AMAÇ Takılabilir kardiyoverter defibrilatör (TKD) ventrikül taşikardisi (VT) ve ventrikül fibrilasyonundan (VF) dolayı ani ölümü önlemede en etkin tedavidir. Bu çalışmada hastanemizde son altı yıl içinde kardiyoverter defibrilatör takılan hastaların uzun dönem takip sonuçları geriye dönük olarak değerlendirildi.
ÇALIŞMA PLANI Çalışmaya kardiyoverter defibrilatör takılan ardışık 70 hasta (63 erkek, 7 kadın; ort. yaş 64.6±8.5) alındı. Altı hastada iki odacıklı, 64 hastada tek odacıklı TKD kullanıldı. Elektrofizyoloji laboratuvarımızın kayıtları kullanılarak hastaların demografik verileri, ekokardiyografik sol ventrikül ejeksiyon fraksiyonları, klinik durumları, TKD endikasyonları, TKD kullanım şekli ve kullanılan ilaçlar araştırıldı. Ortalama takip süresi 3.08±1.31 yıl idi.

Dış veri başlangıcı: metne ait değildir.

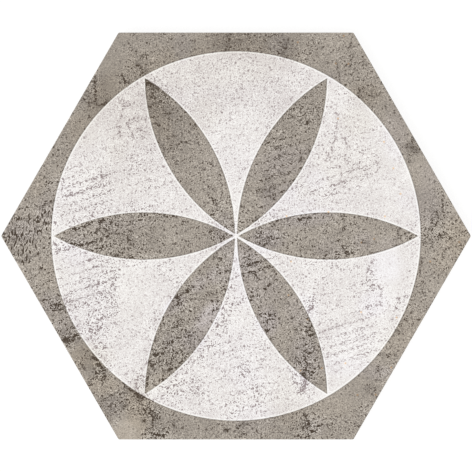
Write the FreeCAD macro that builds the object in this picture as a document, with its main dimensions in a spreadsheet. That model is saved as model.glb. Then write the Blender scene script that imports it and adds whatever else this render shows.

BULGULAR İzlem sırasında 10 hasta (%14.3) yaşamını yitirdi. İki hastada (%20) ani aritmik ölüm görülürken, diğer ölümlerin ikisi kardiyak olmayan nedenlere (serebral atak, solunumun durması), altısı kardiyak nedenlere (konjestif kalp yetersizliği) bağlıydı. Yirmi hastada (%28.6) tedavi gerektirecek taşikardi epizodu saptanmadı. Kırk iki hastada 631 adet sürekli VT epizodu görüldü; bunlar için toplam 1188 antitaşikardik pacing (ATP) girişimi vardı (ort. 1.9 ATP). Sürekli VT epizodlarının 535’i (%84.8) ATP ile sonlanırken, 96’sında (%15.2) kardiyoversiyon gerekti. Ventrikül fibrilasyonu epizodlarının hepsinde (n=160) defibrilasyon tedavisi başarılı olmuştu. Beş hastada (%7.1) 11 adet uygunsuz şok uygulandığı görüldü; bunların hepsinde tek odacıklı TKD kullanılmıştı. Ayrıca, 11 hastada (%15.7) replasman gerekti. New York Heart Association sınıflamasına göre, sınıf III'deki 12 hastada epizod sıklığının anlamlı derecede fazla olduğu görüldü (p=0.019).
SONUÇ Çalışmamız, TKD’nin ventrikül taşiaritmilerini ATP ve/veya şok tedavisi uygulayarak, yüksek güvenlik ve etkinlikte başarılı bir şekilde sonlandırdığını gösterdi.